Progressive or bifocal lens users need extra care. A monitor that is comfortable for someone with single-vision lenses may force a progressive lens user to tip the head back to find the right lens zone. Lower the display and tilt it slightly back until your eyes can read through the correct part of the lens while your chin stays level.
A Quick Fit Check Before You Call It Done
Your vertical monitor is probably positioned well if your shoulders stay relaxed, your chin stays level or slightly tucked, and your eyes do most of the scanning. You should not feel pressure at the base of the skull, tension between the shoulder blades, or a need to lean back just to read the top of the page.
Work for five minutes on a real document, then adjust one variable at a time. Lower the screen slightly if you look upward. Move it back if the top and bottom require head movement. Increase text size if you lean forward. Angle it inward if it sits beside your main display. Small changes beat heroic posture discipline.
FAQ
Is a 27-inch vertical monitor too tall for reading?
Not always, but it is less forgiving than a 24-inch model. A 27-inch portrait display can work well if it sits far enough back, the active reading area is below eye level, and the text is scaled comfortably. If your desk is shallow or your monitor arm cannot lower enough, a 24-inch display may feel better.
Should the top of a vertical monitor be at eye level?

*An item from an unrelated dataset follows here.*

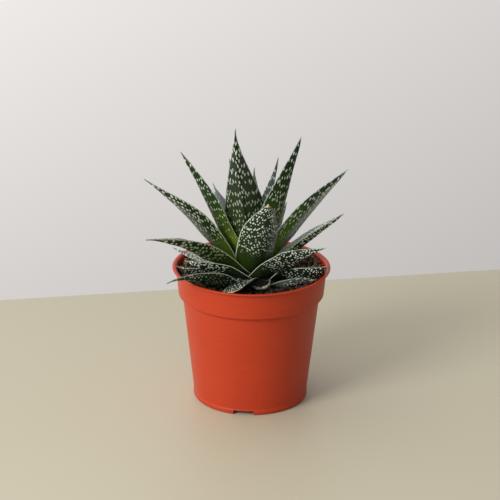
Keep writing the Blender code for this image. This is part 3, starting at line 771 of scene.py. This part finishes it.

For portrait reading, use that rule cautiously. The active reading zone matters more than the top bezel. If putting the top at eye level makes the main text sit high, lower the monitor until your eyes naturally land on the upper-middle reading area.
Is a curved monitor good in vertical mode?
Usually no. Curved displays are designed around horizontal viewing, and rotating one into portrait mode can make text columns feel visually awkward. For reading, editing, and code, a flat display is usually the cleaner choice.
A vertical monitor should feel like a sharper, faster reading surface, not a neck workout. Put the content where your eyes naturally rest, keep the display centered for serious reading, and let the hardware serve your posture instead of forcing your posture to serve the screen.